I've considered the long call + fixed income approach as well and it's my second favorite strategy. I had two flavors. The first is exactly what you have listed above ATM call and 90% in fixed income. However if the market is flat or down any, even 1%, you lose your max loss of 10% minus fixed income return, let's call it 7.5%. So if the market is down 1% you lose 7.5%. Also you trail the market in gains by about 6% (my math may be off here). The approach I put out above has a higher max loss (15%) but it scales down with the market. If the market loses 1% i only lose 2.8%.
I also considered a deep (50%) ITM call with a delta of close to 1. That would cost you about 50% of your capital and the rest goes to fixed income but I didn't like the gain/loss profile.

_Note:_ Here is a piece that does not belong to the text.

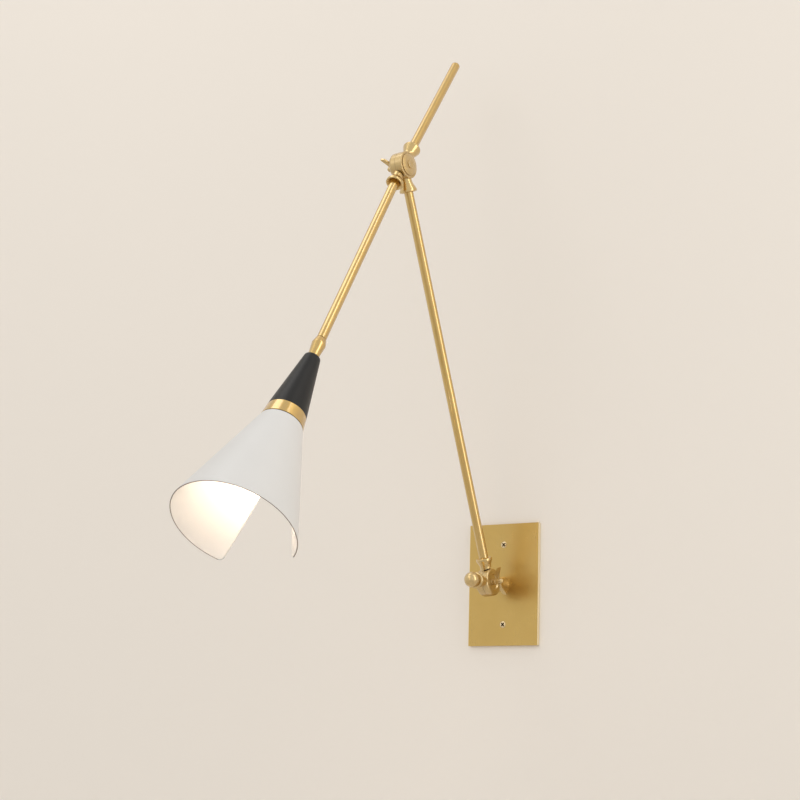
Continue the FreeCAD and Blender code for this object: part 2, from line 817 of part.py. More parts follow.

Have you looked into a collar strategy? This involves buying the stock, protecting it with a long put, and earning back some of that cost by selling a far-OTM call. The result is limited upside and downside. When I ran the numbers on these scenarios a few months ago during low volatility, I found a position in SPY could be hedged for 2.1 years to allow 0% downside and 21% upside for a cost of 3.5% a year (subtract cost from returns to get the net). If I allowed 6% downside and 15% upside, that cost 2.2% per year.
I have, I didn't like the collar because it capped my max gain. A 21% gain for 2 years is close to a 10% annualized cap. I want full exposure to the upside.
Obviously, now is not the time to set up such a position. Wait until the VIX is below 12 again and market prices have recovered, or you'll pay too much. Make a spreadsheet with a list of 2 year index returns and average only the negative returns. This is a good guide to how statistically unlikely it is that your hedge will pay off. The value is in staying invested and investing more aggressively than you otherwise would.
Totally agree on the timing. Even though i priced it out with current prices I would wait to get better prices when the implied volatility drops back down.
Thank you again for all the thoughts and discussion. Much appreciated!